● **COLLECTED DATA**:
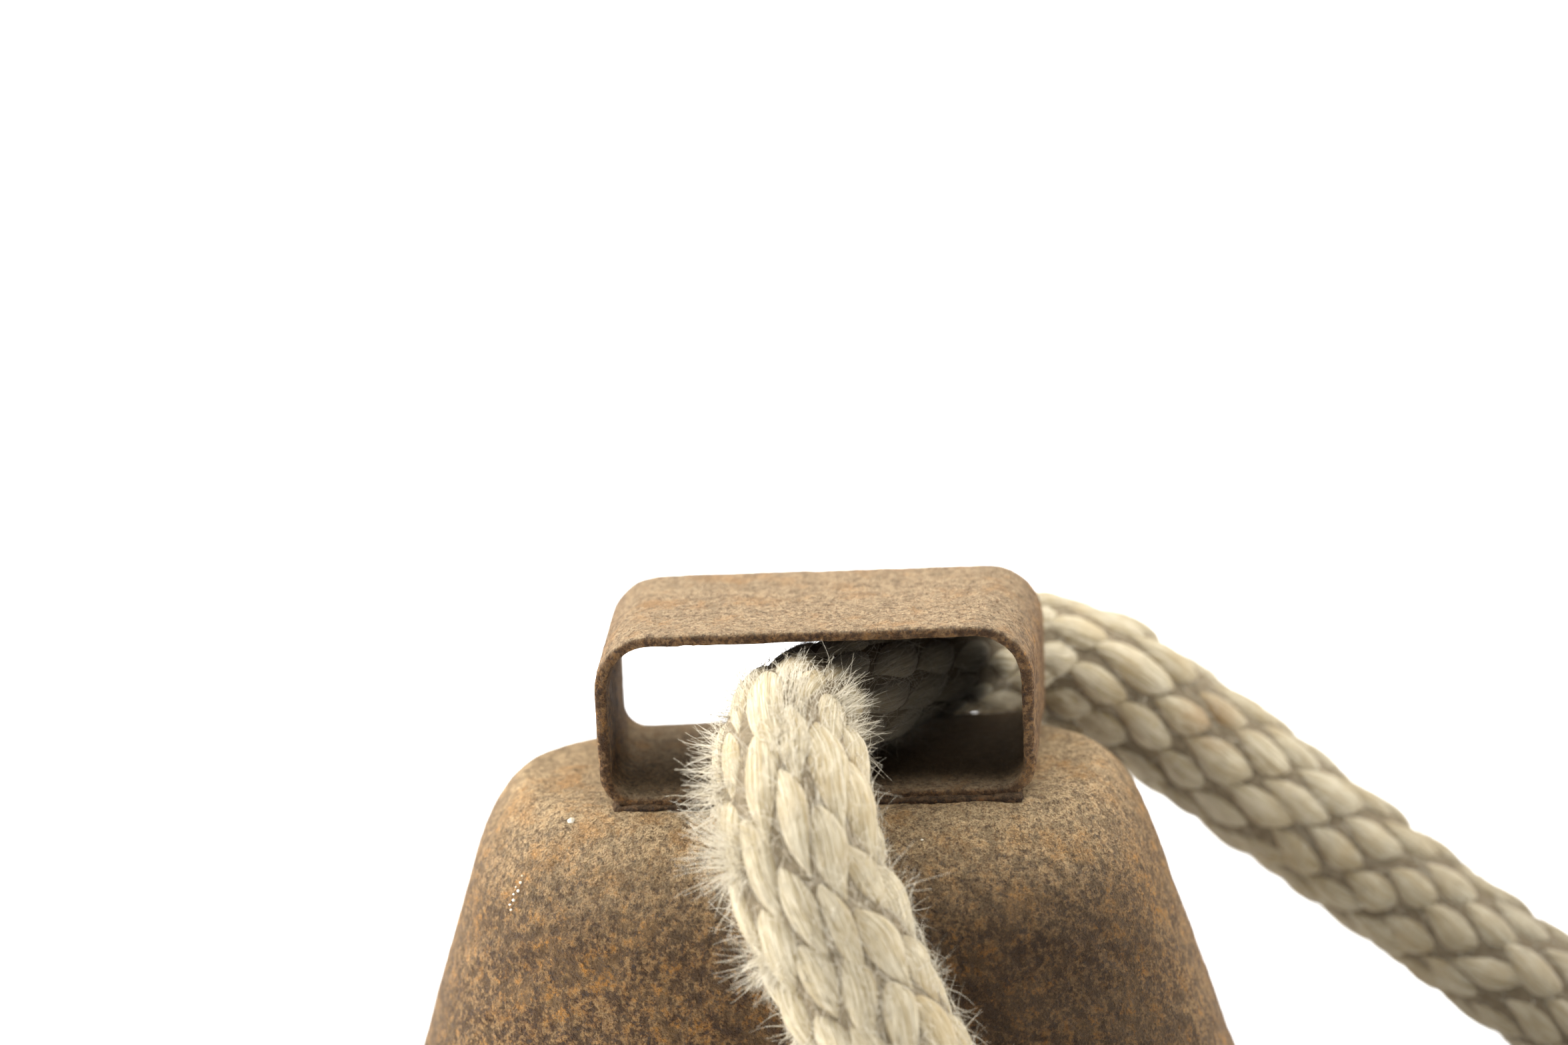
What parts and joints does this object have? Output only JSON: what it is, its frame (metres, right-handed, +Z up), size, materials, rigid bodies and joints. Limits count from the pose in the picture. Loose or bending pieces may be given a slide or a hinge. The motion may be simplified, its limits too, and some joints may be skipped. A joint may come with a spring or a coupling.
{
  "type": "cowbell",
  "caption": "Rustic sheet-iron cowbell with riveted side laps, a strap loop on its crown, a hanging ball clapper and a braided rope collar.",
  "frame": {"origin": "centre of the bell's mouth, on the plane its rim stands on", "axes": "+Z up through the crown, X across the wide face with the collar lying towards +X, front face towards -Y"},
  "size_m": [0.2295, 0.1341, 0.1199],
  "materials": {
    "rusted_sheet": "rough rust over hammered sheet iron",
    "rusted_strap": "rough pitted rust",
    "rusted_rivet": "rough rust",
    "dark_iron": "dark rust, worn where the pieces rub",
    "rope_fibre": "matt natural fibre braid, frayed",
    "twine_fibre": "matt natural twine"
  },
  "bodies": {
    "bell": {"bell_body": "rusted_sheet", "seam_rivets_left": "rusted_rivet", "seam_rivets_right": "rusted_rivet", "crown_strap": "rusted_strap", "clapper_staple": "dark_iron"},
    "link": {"clapper_link": "dark_iron"},
    "clapper": {"clapper_rod": "dark_iron", "clapper_ball": "dark_iron"},
    "collar": {"rope": "rope_fibre", "rope_seizing_inner": "twine_fibre", "rope_seizing_outer": "twine_fibre", "front_end_whipping": "twine_fibre", "rear_end_whipping": "twine_fibre"}
  },
  "joints": [
    {"name": "link_swing", "type": "hinge", "parent": "bell", "child": "link", "pos_m": [0.0012, 0, 0.082], "axis": [1, 0, 0], "range_deg": [-20, 20]},
    {"name": "clapper_swing", "type": "hinge", "parent": "link", "child": "clapper", "pos_m": [0.0012, 0, 0.07277], "axis": [0, 1, 0], "range_deg": [-45, 48]},
    {"name": "collar_swing", "type": "hinge", "parent": "bell", "child": "collar", "pos_m": [0.007, 0, 0.10875], "axis": [-0.5299, -0.848, 0], "range_deg": [0, 125]}
  ]
}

● **OBJECTIVE**:
Repeat the data above exactly.

● **TASK OUTPUT**:
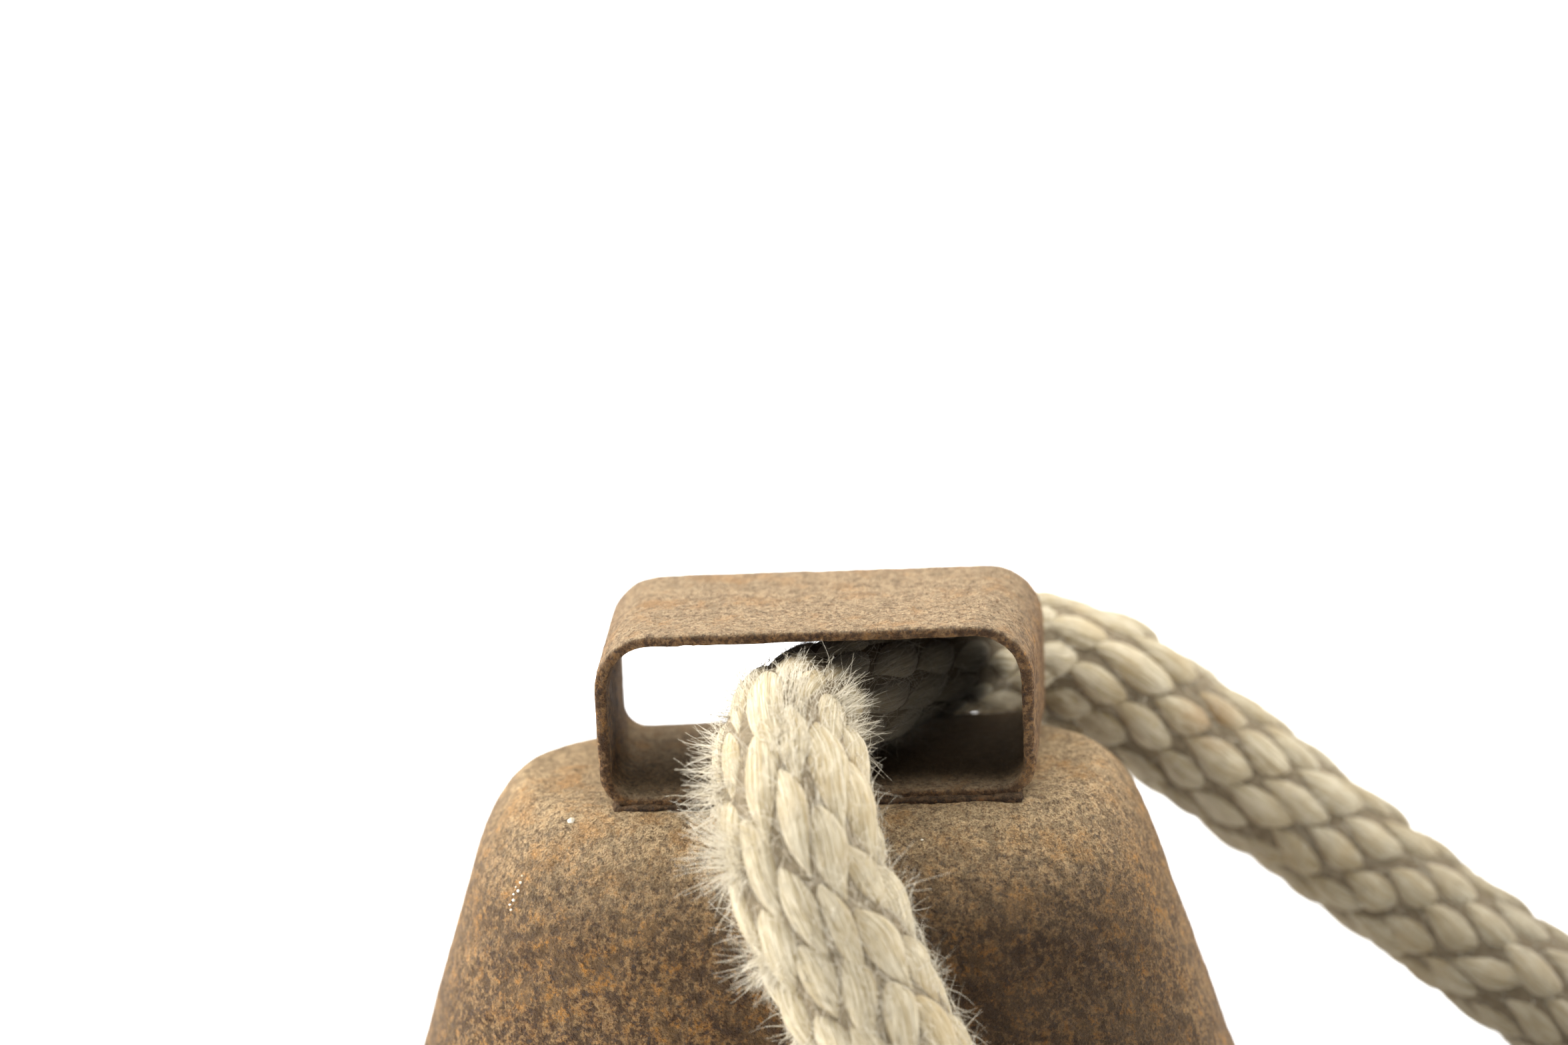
What parts and joints does this object have? Output only JSON: what it is, its frame (metres, right-handed, +Z up), size, materials, rigid bodies and joints. Limits count from the pose in the picture. Loose or bending pieces may be given a slide or a hinge. The motion may be simplified, its limits too, and some joints may be skipped. A joint may come with a spring or a coupling.
{
  "type": "cowbell",
  "caption": "Rustic sheet-iron cowbell with riveted side laps, a strap loop on its crown, a hanging ball clapper and a braided rope collar.",
  "frame": {"origin": "centre of the bell's mouth, on the plane its rim stands on", "axes": "+Z up through the crown, X across the wide face with the collar lying towards +X, front face towards -Y"},
  "size_m": [0.2295, 0.1341, 0.1199],
  "materials": {
    "rusted_sheet": "rough rust over hammered sheet iron",
    "rusted_strap": "rough pitted rust",
    "rusted_rivet": "rough rust",
    "dark_iron": "dark rust, worn where the pieces rub",
    "rope_fibre": "matt natural fibre braid, frayed",
    "twine_fibre": "matt natural twine"
  },
  "bodies": {
    "bell": {"bell_body": "rusted_sheet", "seam_rivets_left": "rusted_rivet", "seam_rivets_right": "rusted_rivet", "crown_strap": "rusted_strap", "clapper_staple": "dark_iron"},
    "link": {"clapper_link": "dark_iron"},
    "clapper": {"clapper_rod": "dark_iron", "clapper_ball": "dark_iron"},
    "collar": {"rope": "rope_fibre", "rope_seizing_inner": "twine_fibre", "rope_seizing_outer": "twine_fibre", "front_end_whipping": "twine_fibre", "rear_end_whipping": "twine_fibre"}
  },
  "joints": [
    {"name": "link_swing", "type": "hinge", "parent": "bell", "child": "link", "pos_m": [0.0012, 0, 0.082], "axis": [1, 0, 0], "range_deg": [-20, 20]},
    {"name": "clapper_swing", "type": "hinge", "parent": "link", "child": "clapper", "pos_m": [0.0012, 0, 0.07277], "axis": [0, 1, 0], "range_deg": [-45, 48]},
    {"name": "collar_swing", "type": "hinge", "parent": "bell", "child": "collar", "pos_m": [0.007, 0, 0.10875], "axis": [-0.5299, -0.848, 0], "range_deg": [0, 125]}
  ]
}